Since 1976, the board and the United States have been involved in a protracted process arising from the board's attempts to have the school system declared constitutionally desegregated and the pending case dismissed.

We and the school board have engaged in extensive negotiations to develop a plan to resolve this suit without the necessity of further litigation. Those efforts moved very close to success this month when the parties filed with the court a consent decree embodying a plan to create a unitary, desegregated school system for Caddo Parish with its student population of 45,469, which is 55.1 percent black and the balance white. That plan begins at the beginning of the 1981-82 school year.

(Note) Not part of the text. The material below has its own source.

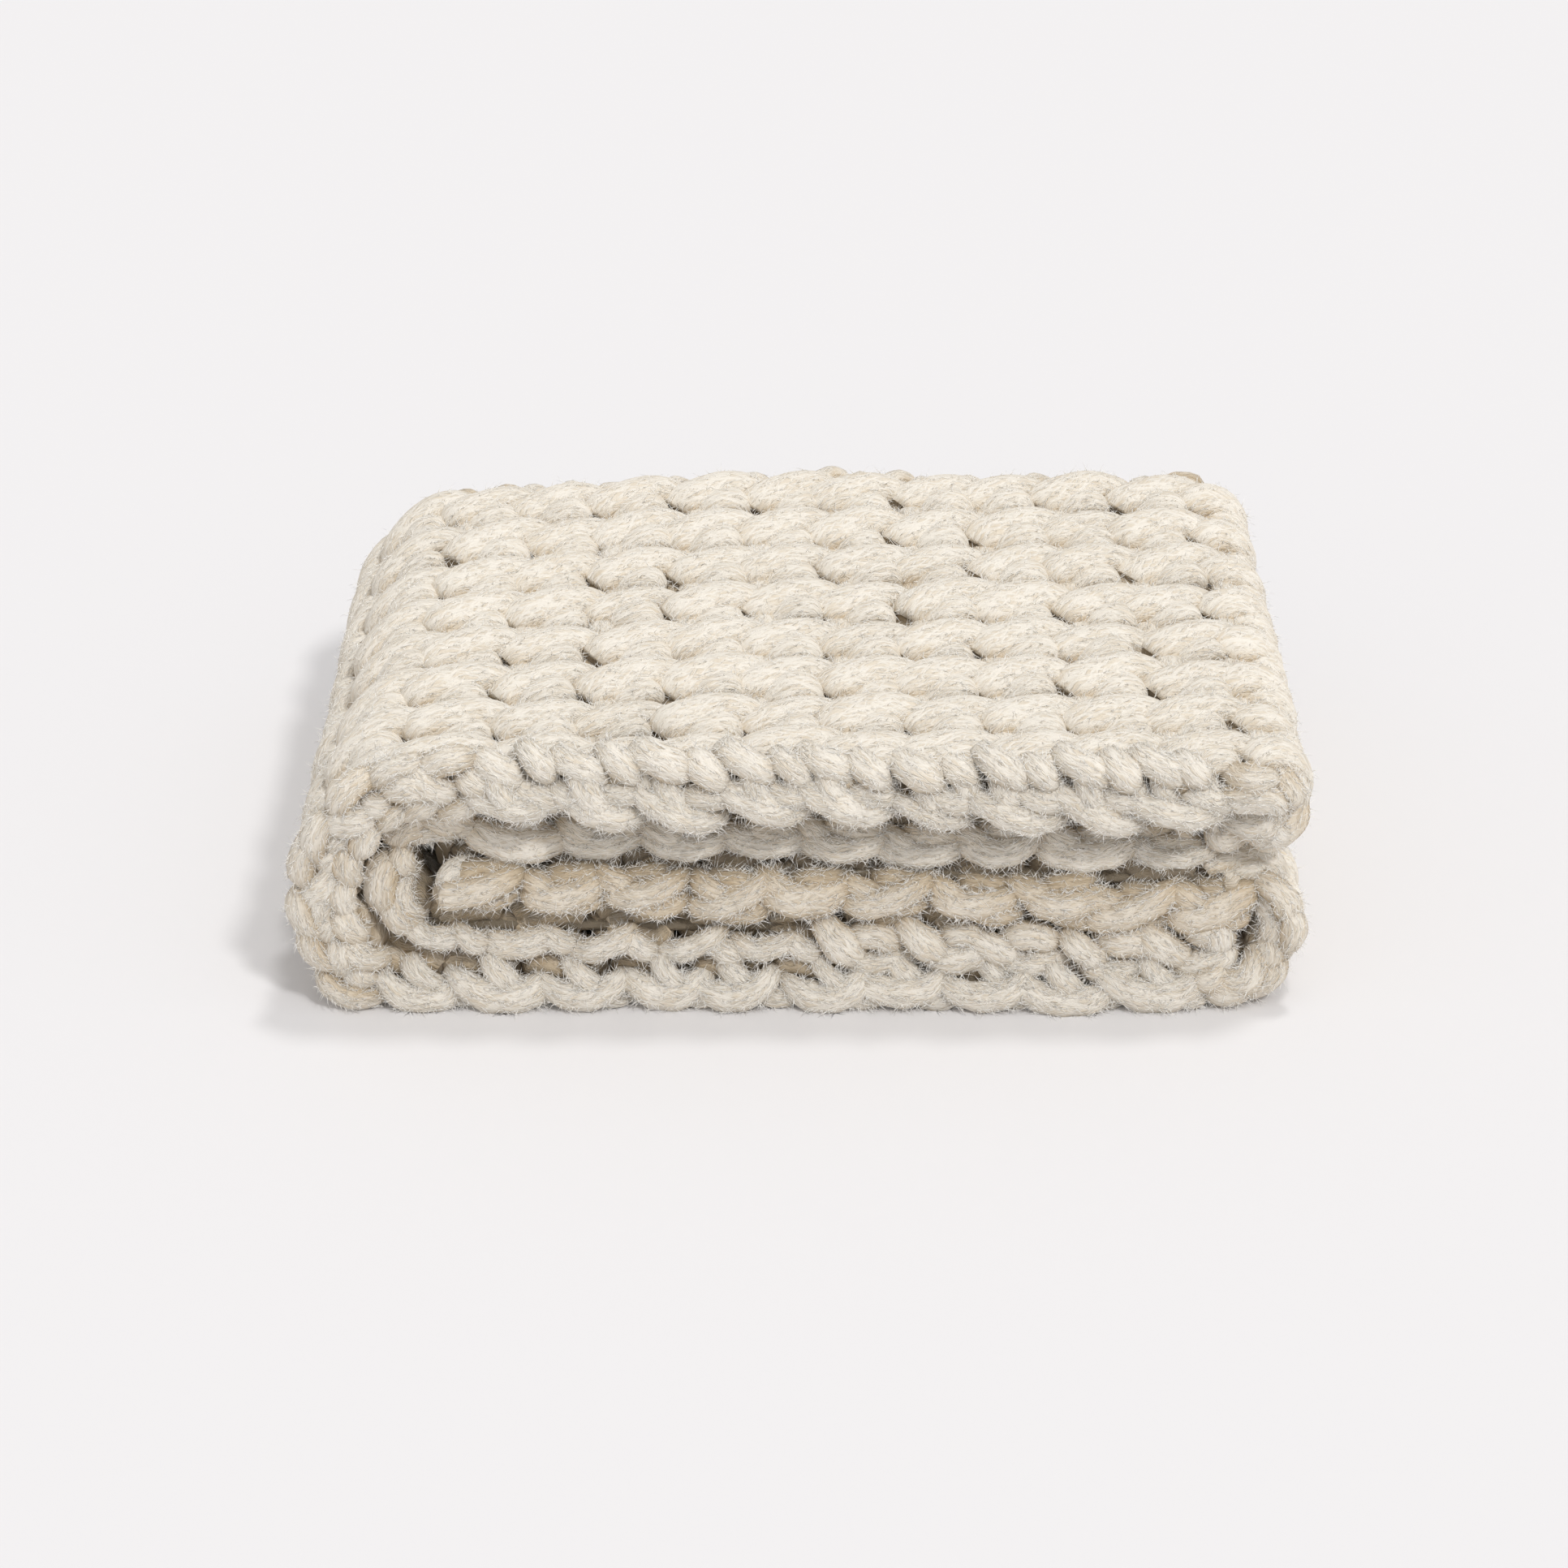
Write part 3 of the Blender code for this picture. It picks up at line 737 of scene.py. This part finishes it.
# Fuzz: loose fibres of the brushed yarn, each a thin closed spike of four faces
fuzz = {
    "faceFuzz": (61, (0, -0.35, 0.94)),      # seed, and the side of the strands that the fibres stand on
    "edgeFuzz": (62, (0, -0.94, 0.35)),
    "thick": 0.36,            # mm, as are the lengths
    "flat": 1.6,              # a root's height against half its width
    "root": 0.15,             # mm inside the strand
    "short": 2.0,
    "long": 6.5,
    "lift": 1.0,              # how far the fibres stand up for each mm along the yarn, on average
    "stray": 0.48,            # and how far they stray from that
    "facing": 0.1,            # only roots that face their side by more than this get a fibre
    "most": 46000,
}


def brushedFuzz(name, roots):
    seed, facing = fuzz[name]
    chance = np.random.default_rng(seed)
    roots = np.concatenate(roots)
    roots = roots[unit(roots[:, 3:6]) @ np.array(facing) > fuzz["facing"]]
    chance.shuffle(roots)
    roots = roots[:fuzz["most"]]
    amount = len(roots)
    skin, out, run = roots[:, 0:3], unit(roots[:, 3:6]), roots[:, 6:9]
    sense = np.where(chance.random(amount) < 0.5, -1, 1)[:, None]
    way = run * sense + out * chance.gamma(2.0, fuzz["lift"] / 2, amount)[:, None]
    way = unit(way + chance.normal(0, fuzz["stray"], (amount, 3)), 0)
    length = chance.uniform(fuzz["short"], fuzz["long"], amount)[:, None]
    side = unit(np.cross(way, out))
    up = np.cross(side, way)
    base = skin - out * fuzz["root"]
    half = fuzz["thick"] / 2
    corners = [base + side * half, base - side * half, base + up * half * fuzz["flat"], base + way * length]
    first = np.arange(amount)[:, None] * 4
    faces = np.concatenate([first + [0, 1, 3], first + [1, 2, 3], first + [2, 0, 3], first + [0, 2, 1]])
    return addPiece(name, np.stack(corners, axis=1).reshape(-1, 3), faces.ravel(), np.full(len(faces), 3),
                    looseFibre)


fuzzPieces = [brushedFuzz("faceFuzz", yarns["ridgesSeen"].roots),
              brushedFuzz("edgeFuzz", edgeYarns["frontEdge"].roots + endYarn.roots)]
knitPieces += fuzzPieces
print("brushed up", [len(piece.data.polygons) for piece in fuzzPieces], "faces of fuzz")

# The matted web of loose fibres that spans the small holes between the loops, coloured with the painted
# shade of the holes
web = {
    "thick": 3.0,
    "inset": 12.0,            # from the long edges, and from the strip's ends
    "endInset": 5,
    "alongStep": 9.0,
    "acrossStep": 10.0,
    "underFace": 11.6,        # mm under the face, for its painted shade
}


def fibreWeb():
    half = strip["depth"] / 2 - web["inset"]
    alongs = np.linspace(web["endInset"], stripLength - web["endInset"], int(stripLength / web["alongStep"]))
    acrosses = np.linspace(-half, half, int(2 * half / web["acrossStep"]))
    grid = np.meshgrid(alongs, acrosses, indexing="ij")
    rows, columns = len(alongs), len(acrosses)
    points = [onStrip(grid[0], grid[1], np.full_like(grid[0], side * web["thick"] / 2)).reshape(-1, 3)
              for side in (1, -1)]
    first = rows * columns
    faces = []
    for i in range(rows - 1):
        for j in range(columns - 1):
            corner = [i * columns + j, i * columns + j + 1, (i + 1) * columns + j + 1, (i + 1) * columns + j]
            faces.append(corner[::-1])
            faces.append([first + c for c in corner])
    rim = list(range(columns)) + [i * columns + columns - 1 for i in range(1, rows)]
    rim += [(rows - 1) * columns + j for j in range(columns - 2, -1, -1)]
    rim += [i * columns for i in range(rows - 2, 0, -1)]
    for a, b in zip(rim, rim[1:] + rim[:1]):
        faces.append([a, b, first + b, first + a])
    mesh = bpy.data.meshes.new("fibreWeb")
    mesh.from_pydata((np.concatenate(points) * mm).tolist(), [], faces)
    mesh.shade_smooth()
    mesh.materials.append(wool)
    mesh.uv_layers.new(name="yarnRun")
    depthMap = mesh.uv_layers.new(name="underFace")
    depth = np.tile([web["underFace"] / underScale, 0.0], (len(mesh.loops), 1))
    depthMap.data.foreach_set("uv", depth.astype(np.float32).ravel())
    piece = bpy.data.objects.new("fibreWeb", mesh)
    bpy.context.scene.collection.objects.link(piece)
    return piece


webPiece = fibreWeb()
print("laid the fibre web")

for piece in knitPieces + [webPiece]:
    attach(piece, "root")
    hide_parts("throw")

# Pale studio floor: matt grey paper with hardly any shine, half its width in metres
paper = {"half": 8, "colour": "#E5E3E3", "specular": 0.1}
corners = [(x * paper["half"], y * paper["half"], 0) for x, y in ((-1, -1), (1, -1), (1, 1), (-1, 1))]
floorMesh = bpy.data.meshes.new("studioFloor")
floorMesh.from_pydata(corners, [], [(0, 1, 2, 3)])
floor = bpy.data.objects.new("studioFloor", floorMesh)
bpy.context.scene.collection.objects.link(floor)
floorMesh.materials.append(mattFinish("matPaper", paper["colour"], paper["specular"]))

# Soft light from the upper right and behind, and an even pale room
light = {
    "room": "#FBFBFC",
    "roomSpan": (-0.8, 0.8),        # the room fades from front to back, over these parts of its sphere
    "roomStrength": (0.84, 0.44),
    "windows": {              # strength, spread, lean towards the front and towards the right, in degrees
        "frontWindow": (1.24, 8, 32, 26),
        "backWindow": (0.77, 9, -11, 12),
    },
}
world = bpy.data.worlds.new("paleRoom")
world.use_nodes = True
background = world.node_tree.nodes["Background"]
background.inputs["Color"].default_value = linearColour(light["room"])
roomPlace = addNode(world.node_tree, "ShaderNodeTexCoord")
roomAxes = addNode(world.node_tree, "ShaderNodeSeparateXYZ", Vector=roomPlace.outputs["Generated"])
roomFade = addRange(world.node_tree, roomAxes.outputs["Y"], light["roomSpan"], light["roomStrength"])
world.node_tree.links.new(roomFade, background.inputs["Strength"])
bpy.context.scene.world = world
for name, (strength, spread, front, right) in light["windows"].items():
    sunData = bpy.data.lights.new(name, "SUN")
    sunData.energy = strength
    sunData.angle = math.radians(spread)
    sun = bpy.data.objects.new(name, sunData)
    sun.rotation_euler = (math.radians(front), math.radians(right), 0)
    bpy.context.scene.collection.objects.link(sun)

# Camera at the photograph's angle: degrees down, metres up, back from the front edge and aside, lens in mm
shot = {"down": 28.0, "height": 0.8318, "back": 1.350, "aside": -0.0077, "lens": 83.24, "sensor": 36.0}
cameraData = bpy.data.cameras.new("shot")
cameraData.lens = shot["lens"]
cameraData.sensor_width = shot["sensor"]
camera = bpy.data.objects.new("shot", cameraData)
camera.location = (shot["aside"], -strip["depth"] / 2 * mm - shot["back"], shot["height"])
camera.rotation_euler = (math.radians(90 - shot["down"]), 0, 0)
bpy.context.scene.collection.objects.link(camera)
bpy.context.scene.camera = camera
bpy.context.scene.view_settings.view_transform = "Standard"

triangles = {p.name: sum(len(f.vertices) - 2 for f in p.data.polygons) for p in knitPieces + [webPiece]}
print("triangles", triangles, "in all", sum(triangles.values()))
print("camera, lights and floor are in place")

The key features of the plan are the following: First, the establishment of magnet schools to attract racially integrated student populations through innovative or special focus educational offerings. The board will establish procedures for application, acceptance, and admission to those schools consistent with assignment priorities spelled out in the decree to facilitate desegregation, siblings attending the same school, and program continuity for students in magnet schools as they proceed to higher grade levels.

Second is the creation of a laboratory school to be operated in conjunction with universities and colleges in the Caddo Parish

area.

Third is the construction of a combination elementary-junior high school complex.

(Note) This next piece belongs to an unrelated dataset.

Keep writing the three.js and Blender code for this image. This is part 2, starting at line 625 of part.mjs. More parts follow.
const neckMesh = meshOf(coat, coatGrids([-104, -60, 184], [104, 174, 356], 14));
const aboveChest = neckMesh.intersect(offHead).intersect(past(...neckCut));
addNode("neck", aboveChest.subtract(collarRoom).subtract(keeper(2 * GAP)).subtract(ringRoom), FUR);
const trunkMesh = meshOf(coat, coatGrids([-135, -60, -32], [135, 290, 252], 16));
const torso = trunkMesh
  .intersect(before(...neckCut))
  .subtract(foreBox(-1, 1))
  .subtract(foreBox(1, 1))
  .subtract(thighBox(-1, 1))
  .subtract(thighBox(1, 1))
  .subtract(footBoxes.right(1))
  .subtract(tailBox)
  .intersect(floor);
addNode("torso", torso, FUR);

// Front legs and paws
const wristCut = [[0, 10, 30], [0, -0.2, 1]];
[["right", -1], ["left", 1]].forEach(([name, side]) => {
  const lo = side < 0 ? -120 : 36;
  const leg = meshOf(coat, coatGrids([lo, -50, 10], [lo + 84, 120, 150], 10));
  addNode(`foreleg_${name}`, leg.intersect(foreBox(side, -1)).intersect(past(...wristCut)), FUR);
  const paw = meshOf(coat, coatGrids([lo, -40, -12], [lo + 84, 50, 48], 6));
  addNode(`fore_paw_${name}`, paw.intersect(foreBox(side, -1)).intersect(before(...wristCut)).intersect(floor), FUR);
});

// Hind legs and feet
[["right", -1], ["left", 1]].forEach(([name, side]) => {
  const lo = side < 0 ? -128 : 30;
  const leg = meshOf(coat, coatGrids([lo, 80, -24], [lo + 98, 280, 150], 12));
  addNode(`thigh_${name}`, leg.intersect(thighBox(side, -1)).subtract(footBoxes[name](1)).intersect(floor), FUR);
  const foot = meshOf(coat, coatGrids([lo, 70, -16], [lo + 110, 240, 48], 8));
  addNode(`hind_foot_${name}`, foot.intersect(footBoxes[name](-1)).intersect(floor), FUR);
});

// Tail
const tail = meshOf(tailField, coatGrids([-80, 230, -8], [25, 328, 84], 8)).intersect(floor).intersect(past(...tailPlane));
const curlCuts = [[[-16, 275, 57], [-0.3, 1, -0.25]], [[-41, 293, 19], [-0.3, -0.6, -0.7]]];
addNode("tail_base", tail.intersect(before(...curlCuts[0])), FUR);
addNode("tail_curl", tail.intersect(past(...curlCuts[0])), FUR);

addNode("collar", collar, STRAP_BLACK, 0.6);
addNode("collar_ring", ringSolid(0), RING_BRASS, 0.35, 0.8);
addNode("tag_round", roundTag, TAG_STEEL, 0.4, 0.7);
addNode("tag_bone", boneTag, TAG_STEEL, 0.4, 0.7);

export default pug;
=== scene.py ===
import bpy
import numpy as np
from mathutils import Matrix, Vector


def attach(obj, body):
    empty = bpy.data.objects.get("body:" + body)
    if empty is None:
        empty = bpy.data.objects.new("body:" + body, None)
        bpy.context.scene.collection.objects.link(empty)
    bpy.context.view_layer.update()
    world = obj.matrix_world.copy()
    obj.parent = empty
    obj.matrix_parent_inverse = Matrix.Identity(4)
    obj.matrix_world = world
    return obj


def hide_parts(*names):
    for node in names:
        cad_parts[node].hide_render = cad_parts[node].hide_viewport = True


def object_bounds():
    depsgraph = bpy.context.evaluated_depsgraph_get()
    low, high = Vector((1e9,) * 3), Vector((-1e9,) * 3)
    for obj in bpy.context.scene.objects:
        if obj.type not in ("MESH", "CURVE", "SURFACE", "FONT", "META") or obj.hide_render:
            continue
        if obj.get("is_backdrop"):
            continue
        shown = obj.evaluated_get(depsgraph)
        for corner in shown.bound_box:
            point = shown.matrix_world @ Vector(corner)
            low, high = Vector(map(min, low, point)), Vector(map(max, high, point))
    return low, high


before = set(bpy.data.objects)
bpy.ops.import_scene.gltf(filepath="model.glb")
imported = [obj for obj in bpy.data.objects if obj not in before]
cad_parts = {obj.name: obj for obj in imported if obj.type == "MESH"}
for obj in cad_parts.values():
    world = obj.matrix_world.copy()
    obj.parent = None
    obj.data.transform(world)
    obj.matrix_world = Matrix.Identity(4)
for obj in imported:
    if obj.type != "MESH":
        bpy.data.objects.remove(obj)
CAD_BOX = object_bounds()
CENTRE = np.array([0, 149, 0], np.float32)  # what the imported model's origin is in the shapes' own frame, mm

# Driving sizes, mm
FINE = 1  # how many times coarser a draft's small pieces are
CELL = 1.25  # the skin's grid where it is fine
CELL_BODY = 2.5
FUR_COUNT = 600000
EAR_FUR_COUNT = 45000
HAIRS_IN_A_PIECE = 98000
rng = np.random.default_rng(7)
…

Fourth is some modification of attendance zone boundaries and grade restructuring.

Fifth is permission for any student who attends a school in which his or her race is a majority to transfer to a school where his or her race is in the minority, that transportation to be provided by the school system.

Sixth is the school board efforts to make any needed improvements in educational programs at the remaining one race and predominantly one-race schools which it will not be practically possible to desegregate effectively, and attempts to attract white students to those schools through the establishment of some special programs.

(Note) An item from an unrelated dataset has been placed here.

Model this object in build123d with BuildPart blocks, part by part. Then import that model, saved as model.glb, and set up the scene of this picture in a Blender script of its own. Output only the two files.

The plan requires the board to file with the court and the United States a yearly report which will include student enrollment statistics by race, a description of the progress of construction of the new elementary-junior high complex, and a description of efforts with respect to the remaining one race or predominantly one-race schools.

After the 1983-84 school year, the board may file a notice of compliance with the decree, and unless the United States believes the board has failed to comply, the board shall enter an order declaring the system unitary and terminate this case at long last. Mr. Chairman, I wish to emphasize a few points about this consent decree. First, although it is a major step toward the resolution of a protracted legal dispute that has been costly to all parties concerned, it is not yet final. The decree is before the court. There is a 10-day comment period that began on May 7. If objections are raised to the plan, there could be further litigation.

Second, to address the matter of primary interest to this subcommittee, while the plan does involve some additional busing, the busing results, by and large, from other changes in the educational system such as boundary line changes, grade restructuring, and the employment of magnet schools. It must be pointed out that transportation already exists in the Caddo Parish school system.

Third, as I have indicated, the plan embodied in this consent decree involves a wide variety of approaches to school desegregation and is faithful in its priority of remedies to the requirements of the Equal Educational Opportunities Act of 1974, in which Congress set forth its view of the priorities of desegregation remedies. Finally, I want to emphasize that the negotiation process that has led to this consent decree has been very delicate, and the agreements in the decree reflect many hours of good-faith work on both sides. The parties acknowledge that the elimination of all racially identifiable schools in Caddo Parish is impracticable.

At the same time, we are committed to the goals of maintaining the significant desegregation that has already been achieved and insuring that the burdens of additional desegregation are borne as equitably as possible by both black and white students.